Input rows:
==*==
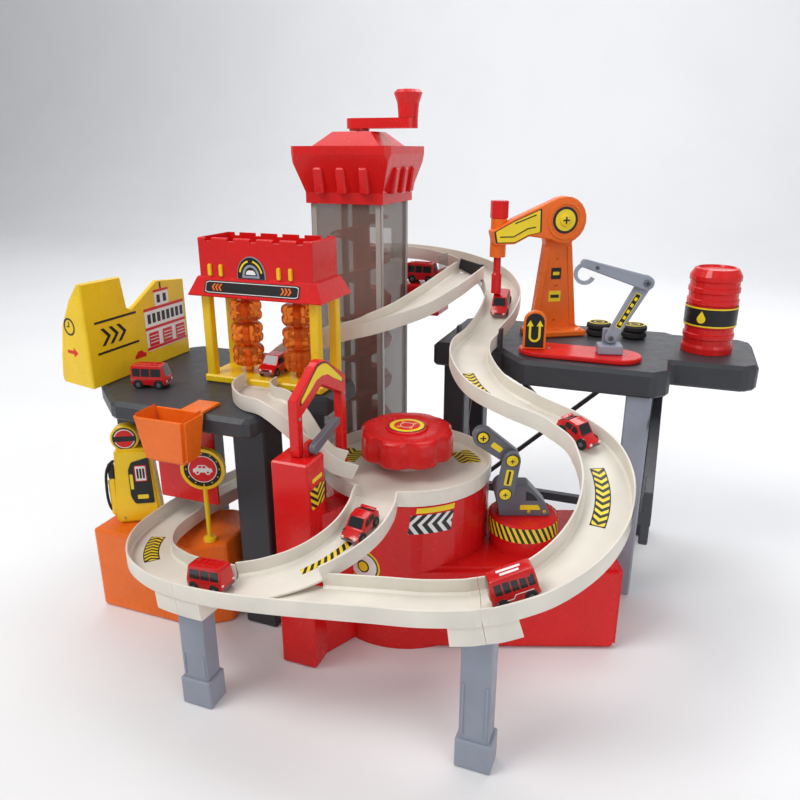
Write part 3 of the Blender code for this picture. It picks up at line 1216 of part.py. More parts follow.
def build_hook_crane(bottom):
    """The grey hook crane: its base, the lower arm and the upper arm with the hook."""
    grey = material("grey_blue", GREY_BLUE, 0.4)
    base = block("hook_base", (0.024, 0.018, 0.009), grey,
                 (*HOOK_BASE_CENTRE, bottom + 0.0045), (0, 0, HOOK_HEADING), bevel=0.001)
    ear = block("hook_ear", (0.014, 0.004, 0.024), HIDDEN,
                in_plane(HOOK_BASE_CENTRE, HOOK_HEADING, (0, bottom + 0.012), -0.0055),
                (0, 0, HOOK_HEADING), bevel=0.001)
    join(base, ear)
    link_between("hook_lower_arm", HOOK_BASE_CENTRE, HOOK_HEADING, HOOK_PIVOT, HOOK_ELBOW,
                 (0.0055, 0.0070), 0.0065, grey, -0.0035 + FIT + 0.00325)
    upper = link_between("hook_upper_arm", HOOK_BASE_CENTRE, HOOK_HEADING, HOOK_ELBOW, HOOK_TIP,
                         (0.0070, 0.0040), 0.0050, grey, FIT * 2 + 0.003 + 0.0025 + FIT)
    centre = (HOOK_TIP[0] + 0.001, HOOK_TIP[1] - 0.0100)
    outer = arc(centre, 0.0105, 110, 335, 12)
    inner = arc(centre, 0.0070, 335, 110, 12)
    hook = plate("hook_curl", outer + inner, 0.0044, HIDDEN,
                 in_plane(HOOK_BASE_CENTRE, HOOK_HEADING, (0, 0), FIT * 2 + 0.003 + 0.0025 + FIT),
                 (UPRIGHT, 0, HOOK_HEADING))
    join(upper, hook)


# Filling station

def build_filling_station():
    """The orange block with the pump and the round sign."""
    post_x, post_y, post_wide, post_deep = LEFT_POSTS[1]
    back = post_y - post_deep / 2 - FIT
    post_side = post_x + post_wide / 2 + FIT + 0.0012
    outline = [(ORANGE_LEFT, -0.250), (-0.076, -0.250), (-0.046, -0.228), (-0.046, -0.166), (-0.084, -0.166),
               (-0.125, -0.181), (post_side, -0.181), (post_side, back), (ORANGE_LEFT, back)]
    plate("orange_block", outline, ORANGE_TOP, material("orange", ORANGE, 0.3),
          (0, 0, ORANGE_TOP / 2), bevel=0.003, steps=2)

    foot = ORANGE_TOP + FIT
    yellow = material("yellow", YELLOW, 0.35)
    high = PUMP_SIZE[2]
    pump = block("gas_pump", PUMP_SIZE, yellow, (*PUMP_CENTRE, foot + high / 2), (0, 0, PUMP_TURN),
                 bevel=0.0025, steps=2, scale_top=(0.78, 0.85))
    disc = turned("pump_disc", [(0, 0.005), (PUMP_DISC - 0.001, 0.005), (PUMP_DISC, 0.004), (PUMP_DISC, -0.004),
                                (PUMP_DISC - 0.001, -0.005), (0, -0.005)], HIDDEN,
                  in_plane(PUMP_CENTRE, PUMP_TURN, (-0.006, foot + high + PUMP_DISC - 0.003)),
                  (UPRIGHT, 0, PUMP_TURN), steps=24)
    holster = block("pump_side", (0.008, 0.010, 0.040), HIDDEN,
                    in_plane(PUMP_CENTRE, PUMP_TURN, (-PUMP_SIZE[0] / 2 - 0.0012, foot + 0.026)),
                    (0, 0, PUMP_TURN), bevel=0.002)
    join(pump, disc, holster)

    sign = turned("round_sign", [(0, SIGN_POST), (0.0022, SIGN_POST), (0.0022, 0.004),
                                 (0.0060, 0.003), (0.0065, 0), (0, 0)], yellow, (*SIGN_SPOT, foot), steps=16)
    face = turned("sign_face", [(0, 0.0018), (SIGN_RADIUS - 0.003, 0.0018), (SIGN_RADIUS - 0.003, 0.003),
                                (SIGN_RADIUS, 0.003), (SIGN_RADIUS, -0.003), (0, -0.003)], HIDDEN,
                  (*SIGN_SPOT, foot + SIGN_POST + SIGN_RADIUS - 0.004),
                  (UPRIGHT, 0, SIGN_TURN), steps=32)
    join(sign, face)


def build_stage():
    """The red stage beside the tower, with the upright stop at its right end."""
    size = (STAGE_X[1] - STAGE_X[0], STAGE_Y[1] - STAGE_Y[0], STAGE_TOP - STAGE_BOTTOM)
    middle_y = sum(STAGE_Y) / 2
    stage = block("exit_stage", size, material("red_gloss", RED, 0.28),
                  (sum(STAGE_X) / 2, middle_y, (STAGE_TOP + STAGE_BOTTOM) / 2), bevel=0.0015)
    stop = block("stage_stop", (0.002, 0.030, 0.018), HIDDEN,
                 (STAGE_X[1] - 0.003, middle_y, STAGE_TOP + 0.008), bevel=0)
    join(stage, stop)


# Small cars

def build_car(name, kind, spot, heading, pitch=0.0):
    """A small car whose wheels stand at its spot, nose along its heading."""
    lean = (Matrix.Rotation(heading, 3, "Z") @ Matrix.Rotation(pitch, 3, "Y") @ Matrix.Rotation(UPRIGHT, 3, "X"))
    outline = [(x * CAR_LENGTH, z * CAR_HEIGHT) for x, z in CAR_SHAPES[kind]]
    car = plate(name, outline, CAR_WIDTH, material("red_car", RED, 0.25), spot, lean.to_euler(), bevel=0.0014)
    for axle in (-CAR_AXLE, CAR_AXLE):
        wheel_spot = Vector(spot) + lean @ Vector((axle * CAR_LENGTH, WHEEL_RADIUS, 0))
        wheels = turned(f"{name}_axle_{axle:+}", [
            (0, CAR_WIDTH / 2 + 0.0006), (WHEEL_RADIUS, CAR_WIDTH / 2 + 0.0006),
            (WHEEL_RADIUS, -CAR_WIDTH / 2 - 0.0006), (0, -CAR_WIDTH / 2 - 0.0006)],
            HIDDEN, wheel_spot, lean.to_euler(), steps=12)
        join(car, wheels)
    return car


def on_track(stops, position):
    """The spot, heading and pitch of a car on a track, its position counted in stops."""
    path = smooth_path(stops)
    index = int(position * TRACK_SPAN_STEPS)
    rest = position * TRACK_SPAN_STEPS - index
    spot = path[index].lerp(path[index + 1], rest)
    before = path[max(index - 1, 0)]
    after = path[min(index + 2, len(path) - 1)]
    way = (after - before).normalized()
    heading = math.atan2(way.y, way.x)
    pitch = math.asin(-way.z)
    lift = TRACK_WALL + CAR_LIFT
    normal = Vector((math.cos(heading) * math.sin(pitch), math.sin(heading) * math.sin(pitch), math.cos(pitch)))
    return spot + normal * lift, heading, pitch


def build_cars():
    """Eight cars: one on the left deck, one in the wash, one on the stage and five on the tracks."""
    build_car("car_deck", "van", (-0.138, -0.196, LEFT_DECK_TOP + FIT), math.radians(15))
    build_car("car_wash", "hatch", ((WASH_X[0] + WASH_X[1]) / 2, (WASH_Y[0] + WASH_Y[1]) / 2,
                                    LEFT_DECK_TOP + WASH_BASE + FIT), math.radians(-90))
    build_car("car_stage", "van", (0.051, 0.0600, STAGE_TOP + FIT), 0.0)
    build_car("car_lift", LIFTED_CAR, *on_track(UPPER_PATH, LIFTED_CAR_STOP))
    build_car("car_curve", "sport", *on_track(LONG_PATH, 7.5))
    build_car("car_front", "truck", *on_track(LONG_PATH, 12.45))
    build_car("car_ramp", "sport", *on_track(RAMP_PATH, 2.75))
    build_car("car_left", "van", *on_track(FRONT_PATH, 7.5))


def main():
    """Builds the garage from the lift outwards."""
    build_tower()
    build_tracks()
    build_left_deck()
    build_right_deck()
    build_wash()
    build_base()
    build_robot()
    build_right_top()
    build_filling_station()
    build_stage()
    build_cars()


main()
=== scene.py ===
"""Looks of the toy parking garage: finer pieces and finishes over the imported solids.

Metres, +Z up, in the frame of the solids. Every new shape is a surface worked out with numpy:
a section carried along a path, a profile spun round an axis, or a slab over a grid of points.
"""
import math

import bmesh
import bpy
import numpy as np
from bpy.props import FloatProperty, FloatVectorProperty, IntProperty, PointerProperty
from mathutils import Matrix, Vector
from mathutils.bvhtree import BVHTree


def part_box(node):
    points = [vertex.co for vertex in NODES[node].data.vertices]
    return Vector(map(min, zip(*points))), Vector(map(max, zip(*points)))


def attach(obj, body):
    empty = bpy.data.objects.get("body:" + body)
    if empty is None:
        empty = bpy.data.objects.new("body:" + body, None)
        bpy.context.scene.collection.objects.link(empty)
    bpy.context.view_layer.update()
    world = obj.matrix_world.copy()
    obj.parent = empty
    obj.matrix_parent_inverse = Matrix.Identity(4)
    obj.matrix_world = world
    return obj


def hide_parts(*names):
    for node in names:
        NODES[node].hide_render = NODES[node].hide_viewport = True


bl_info = {
    "name": "Toy Parking Garage",
    "version": (1, 0, 0),
    "blender": (4, 5, 0),
    "location": "View3D > Sidebar > Garage",
    "description": "Dresses the toy parking garage with its tracks, cars, stickers and finishes",
    "category": "Add Mesh",
}

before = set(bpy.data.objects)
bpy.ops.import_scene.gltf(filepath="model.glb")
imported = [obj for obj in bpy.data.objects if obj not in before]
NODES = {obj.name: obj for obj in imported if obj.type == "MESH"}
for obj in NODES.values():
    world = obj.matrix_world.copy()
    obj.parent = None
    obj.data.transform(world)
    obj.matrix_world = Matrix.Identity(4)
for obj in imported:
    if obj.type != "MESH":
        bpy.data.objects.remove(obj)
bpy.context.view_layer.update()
UP = np.array((0.0, 0.0, 1.0))
# Print coordinates are in millimetres, and a sticker reaches a little into the face it is stuck on
MILLIMETRES = 1000.0
SEAT = 0.0001


# Sizes and colours that a user would change

def colour_choice(name, text, value):
    """A colour in the panel, as linear red, green and blue."""
    return FloatVectorProperty(name=name, description=text, subtype="COLOR", size=3, min=0, max=1,
                               default=value)


def length_choice(name, text, value):
    """A length in the panel, in metres."""
    return FloatProperty(name=name, description=text, unit="LENGTH", min=0, precision=4, default=value)


class GarageColours(bpy.types.PropertyGroup):
    """Colours of the moulded plastics and the print."""
    red: colour_choice("Red", "Base, dial, roof, cap and crank", (0.66, 0.010, 0.010))
    car_red: colour_choice("Car red", "Bodies of the small cars", (0.58, 0.006, 0.008))
    orange: colour_choice("Orange", "Crane, hopper and filling-station block", (0.84, 0.155, 0.010))
    yellow: colour_choice("Yellow", "Wash stand, sign wall, pump and round sign", (0.86, 0.56, 0.010))
    ivory: colour_choice("Ivory", "Tracks, slide and platform", (0.74, 0.70, 0.62))
    charcoal: colour_choice("Charcoal", "Decks and their frames", (0.040, 0.043, 0.050))
    grey_blue: colour_choice("Grey blue", "Legs, right post and hook crane", (0.27, 0.30, 0.36))
    robot_grey: colour_choice("Robot grey", "Robot arm and lever", (0.13, 0.135, 0.16))
    amber: colour_choice("Amber", "Clear wash rollers", (0.95, 0.24, 0.03))
    smoke: colour_choice("Smoke", "Clear lift shaft", (0.78, 0.73, 0.67))
    print_yellow: colour_choice("Print yellow", "Yellow ink of the stickers", (0.88, 0.66, 0.02))
    print_black: colour_choice("Print black", "Black ink of the stickers", (0.012, 0.012, 0.013))
    print_white: colour_choice("Print white", "White ink of the stickers", (0.82, 0.82, 0.80))
    floor: colour_choice("Floor", "Studio floor and backdrop", (0.82, 0.82, 0.83))


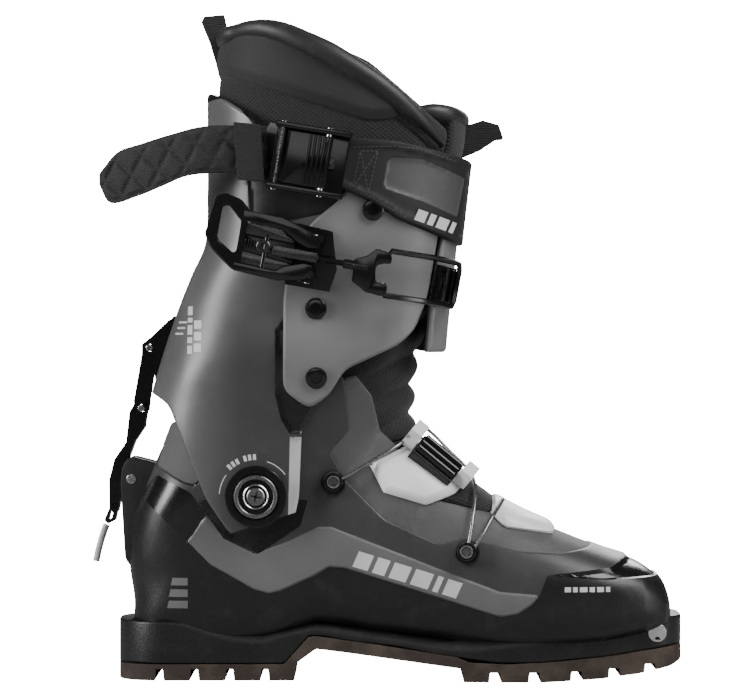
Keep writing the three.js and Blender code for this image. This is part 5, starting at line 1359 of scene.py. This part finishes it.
# ---------------------------------------------------------------- floor, light and camera
def bright_to_camera(tree, dim, bright, shader):
    """A surface or world that is dim for lighting and bright where the camera sees it directly."""
    g = Graph(tree)
    seen = g.node("ShaderNodeLightPath").outputs["Is Camera Ray"]
    glow = g.node("ShaderNodeEmission" if shader else "ShaderNodeBackground", {
        "Color": (1, 1, 1, 1), "Strength": bright}).outputs[0]
    mixed = g.node("ShaderNodeMixShader", {0: g.math("MULTIPLY", seen, 0.9) if shader else seen,
                                           1: dim, 2: glow}).outputs[0]
    return mixed


def studio():
    """A pale floor and world, five soft lights and the camera."""
    bpy.ops.mesh.primitive_plane_add(size=8, location=(0, 0, -0.0005))
    floor = bpy.context.object
    floor.name = "floor"
    pale = bpy.data.materials.new("floor")
    pale.use_nodes = True
    g = Graph(pale.node_tree)
    g.tree.nodes.clear()
    chalk = g.node("ShaderNodeBsdfDiffuse", {"Color": (0.35, 0.35, 0.35, 1)}).outputs[0]
    g.node("ShaderNodeOutputMaterial", {0: bright_to_camera(g.tree, chalk, 22.0, True)})
    floor.data.materials.append(pale)
    world = bpy.data.worlds.new("studio")
    bpy.context.scene.world = world
    world.use_nodes = True
    g = Graph(world.node_tree)
    g.tree.nodes.clear()
    soft = g.node("ShaderNodeBackground", {"Color": (1, 1, 1, 1), "Strength": 0.05}).outputs[0]
    g.node("ShaderNodeOutputWorld", {0: bright_to_camera(g.tree, soft, 22.0, False)})
    for name, place, target, size, power_w in (
            ("rear_left", (-1.15, -0.55, 0.6), (-0.03, 0, 0.17), (0.35, 0.9), 24.0),
            ("front_top", (0.75, -0.45, 0.95), (0.1, 0, 0.1), (0.6, 0.6), 15.0),
            ("front_low", (1.2, -0.5, 0.35), (0.1, 0, 0.15), (0.3, 0.7), 5.0),
            ("inner_side", (0.3, 1.6, 0.8), (0.05, 0, 0.15), (0.8, 0.8), 14.0),
            ("camera_side", (-0.1, -1.7, 0.9), (0.05, 0, 0.15), (1.0, 0.6), 3.5)):
        light = bpy.data.lights.new(name, "AREA")
        light.energy = power_w
        light.shape = "RECTANGLE"
        light.size, light.size_y = size
        lamp = bpy.data.objects.new(name, light)
        lamp.location = place
        lamp.rotation_euler = (Vector(target) - Vector(place)).to_track_quat("-Z", "Y").to_euler()
        bpy.context.scene.collection.objects.link(lamp)
    camera = bpy.data.cameras.new("camera")
    camera.lens = 163.8  # from 1.8 m away, so that the boot nearly fills the picture's height
    camera.sensor_width = 36
    eye = bpy.data.objects.new("camera", camera)
    eye.location = (0.0597, -1.8, 0.173)
    eye.rotation_euler = (math.pi / 2, 0, 0)
    bpy.context.scene.collection.objects.link(eye)
    bpy.context.scene.camera = eye


studio()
==*==
Task prompt: Nothing but the lines from the one with "build_wash()" through the one with "imported = [obj" should be retyped; include both and keep them exact.

Output:
    build_wash()
    build_base()
    build_robot()
    build_right_top()
    build_filling_station()
    build_stage()
    build_cars()


main()
=== scene.py ===
"""Looks of the toy parking garage: finer pieces and finishes over the imported solids.

Metres, +Z up, in the frame of the solids. Every new shape is a surface worked out with numpy:
a section carried along a path, a profile spun round an axis, or a slab over a grid of points.
"""
import math

import bmesh
import bpy
import numpy as np
from bpy.props import FloatProperty, FloatVectorProperty, IntProperty, PointerProperty
from mathutils import Matrix, Vector
from mathutils.bvhtree import BVHTree


def part_box(node):
    points = [vertex.co for vertex in NODES[node].data.vertices]
    return Vector(map(min, zip(*points))), Vector(map(max, zip(*points)))


def attach(obj, body):
    empty = bpy.data.objects.get("body:" + body)
    if empty is None:
        empty = bpy.data.objects.new("body:" + body, None)
        bpy.context.scene.collection.objects.link(empty)
    bpy.context.view_layer.update()
    world = obj.matrix_world.copy()
    obj.parent = empty
    obj.matrix_parent_inverse = Matrix.Identity(4)
    obj.matrix_world = world
    return obj


def hide_parts(*names):
    for node in names:
        NODES[node].hide_render = NODES[node].hide_viewport = True


bl_info = {
    "name": "Toy Parking Garage",
    "version": (1, 0, 0),
    "blender": (4, 5, 0),
    "location": "View3D > Sidebar > Garage",
    "description": "Dresses the toy parking garage with its tracks, cars, stickers and finishes",
    "category": "Add Mesh",
}

before = set(bpy.data.objects)
bpy.ops.import_scene.gltf(filepath="model.glb")
imported = [obj for obj in bpy.data.objects if obj not in before]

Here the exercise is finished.